→ **DATA SEGMENT**
——————
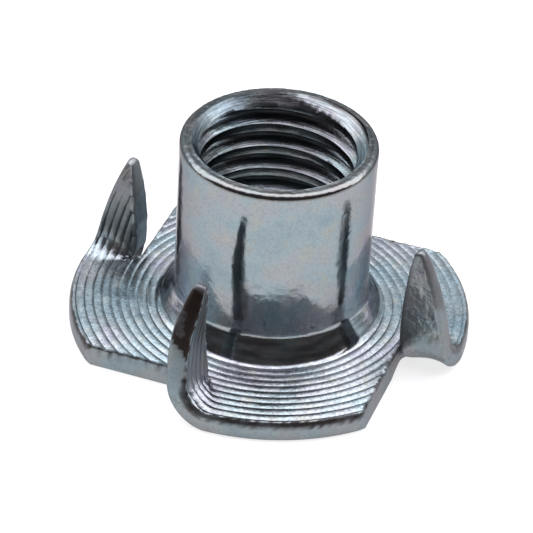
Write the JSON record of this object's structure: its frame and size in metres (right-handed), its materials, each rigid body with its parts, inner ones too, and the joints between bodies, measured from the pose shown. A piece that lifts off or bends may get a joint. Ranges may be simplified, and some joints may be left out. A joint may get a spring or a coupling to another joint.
{
  "type": "tee nut",
  "caption": "One-piece zinc-plated steel tee nut: a threaded barrel on a ringed round flange with prongs bent up beside the barrel.",
  "frame": {"origin": "on the thread's axis, in the flat underside of the flange", "axes": "+Z along the barrel from the flange to its mouth, +X through the tip of one prong, which faces +Y"},
  "size_m": [0.0226, 0.0226, 0.012],
  "materials": {
    "zinc_plated_steel": "bright blue-white zinc plating on pressed low-carbon steel sheet"
  },
  "bodies": {
    "root": {"tee_nut": "zinc_plated_steel"}
  },
  "joints": []
}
——————
→ **STATED TASK**
Your task is to output all of the data above word for word.

→ **COMPLETE ANSWER**
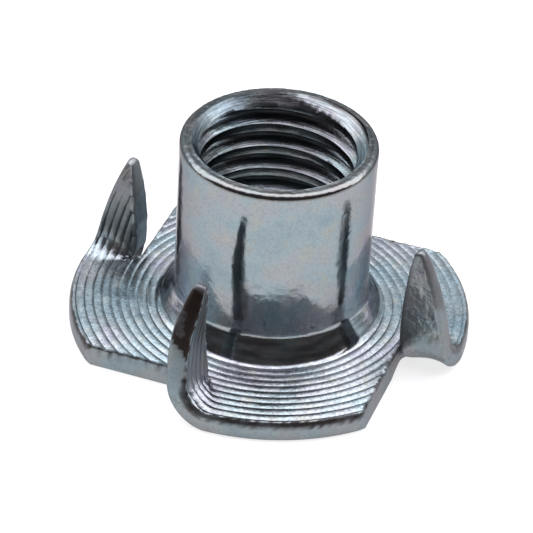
Write the JSON record of this object's structure: its frame and size in metres (right-handed), its materials, each rigid body with its parts, inner ones too, and the joints between bodies, measured from the pose shown. A piece that lifts off or bends may get a joint. Ranges may be simplified, and some joints may be left out. A joint may get a spring or a coupling to another joint.
{
  "type": "tee nut",
  "caption": "One-piece zinc-plated steel tee nut: a threaded barrel on a ringed round flange with prongs bent up beside the barrel.",
  "frame": {"origin": "on the thread's axis, in the flat underside of the flange", "axes": "+Z along the barrel from the flange to its mouth, +X through the tip of one prong, which faces +Y"},
  "size_m": [0.0226, 0.0226, 0.012],
  "materials": {
    "zinc_plated_steel": "bright blue-white zinc plating on pressed low-carbon steel sheet"
  },
  "bodies": {
    "root": {"tee_nut": "zinc_plated_steel"}
  },
  "joints": []
}